What can be more rational than denying someone the ability to remain in Canada than a history of espionage, terrorism, subversion of governments by force, or subversion of democratic processes? Parliament created these distinct grounds for inadmissibility not to hinge on proving current danger, but to exclude based on past conduct and organizational affiliations. These are not abstract threats; they are credible safety risks. Our judicial bodies have created conditions where proof of past criminality, terrorism ties or serious misconduct can be dismissed as merely “useful but not determinative” of future danger — especially when non-refoulement concerns arise.

The Mason and Ali rulings also demoralize the very officers responsible for enforcement. Canada Border Services Agency officials already shoulder crushing workloads in a system struggling to process claims efficiently. Rulings like this create perverse incentives to avoid complex cases. Why spend months gathering evidence on terrorist membership or human rights abuses? Rubber-stamping becomes easier than true enforcement. Promises to hire more agents ring hollow when those agents are prevented from doing their jobs. This is death by a thousand cuts: the gradual erosion of our ability to keep dangerous people out.

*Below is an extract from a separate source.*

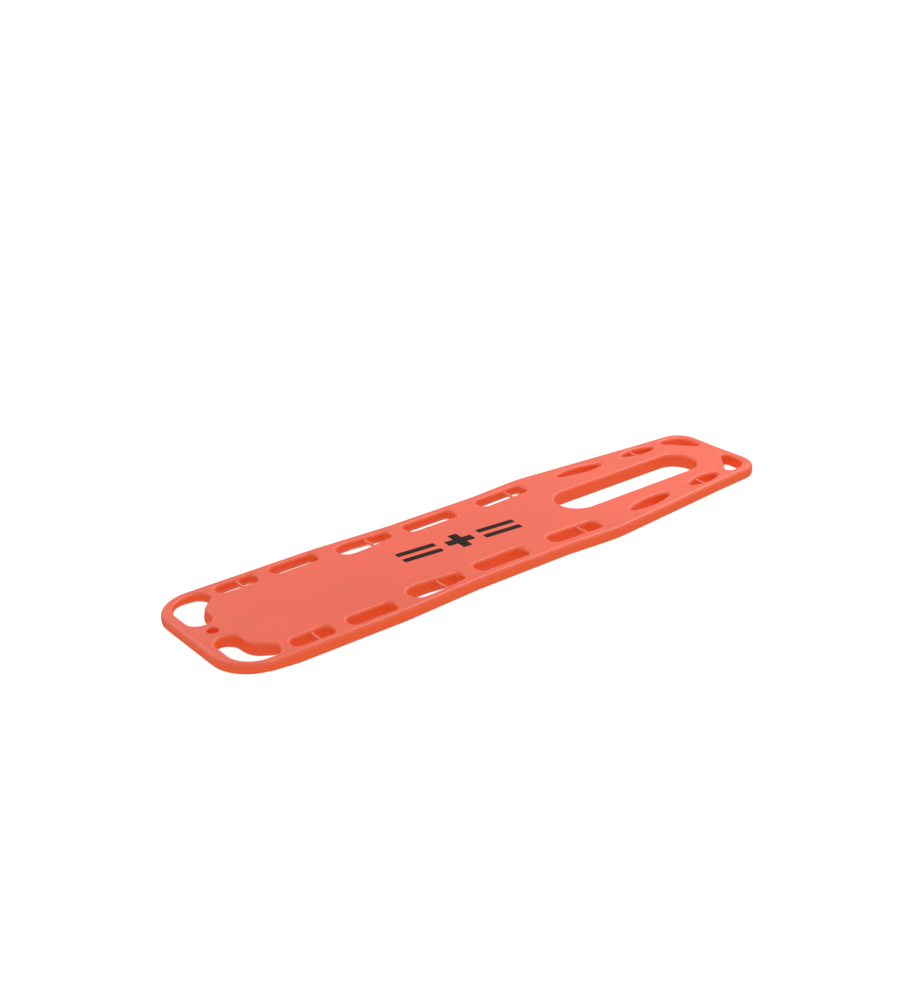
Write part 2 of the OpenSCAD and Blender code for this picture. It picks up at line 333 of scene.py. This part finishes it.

In the United States, authorities recently arrested Mahmoud Amin Ya’qub al-Muhtadi, a 33-year-old Palestinian from Gaza, accused of participating in the Hamas-led terrorist attack on Israel on October 7, 2023. He fraudulently obtained a U.S. visa and entered the country in September 2024, living undetected in Louisiana until identified by a Justice Department task force. Could Canada deport someone similar? Or would his past conduct be deemed irrelevant and non-refoulement protect him from removal?

This isn’t compassion — certainly not for law-abiding Canadians who value safety and security. It’s systemic dysfunction masquerading as fairness. With public trust collapsing, we cannot afford judicial rulings that tie our hands against obvious dangers. They are a recipe for cynicism, division and a weaker Canada.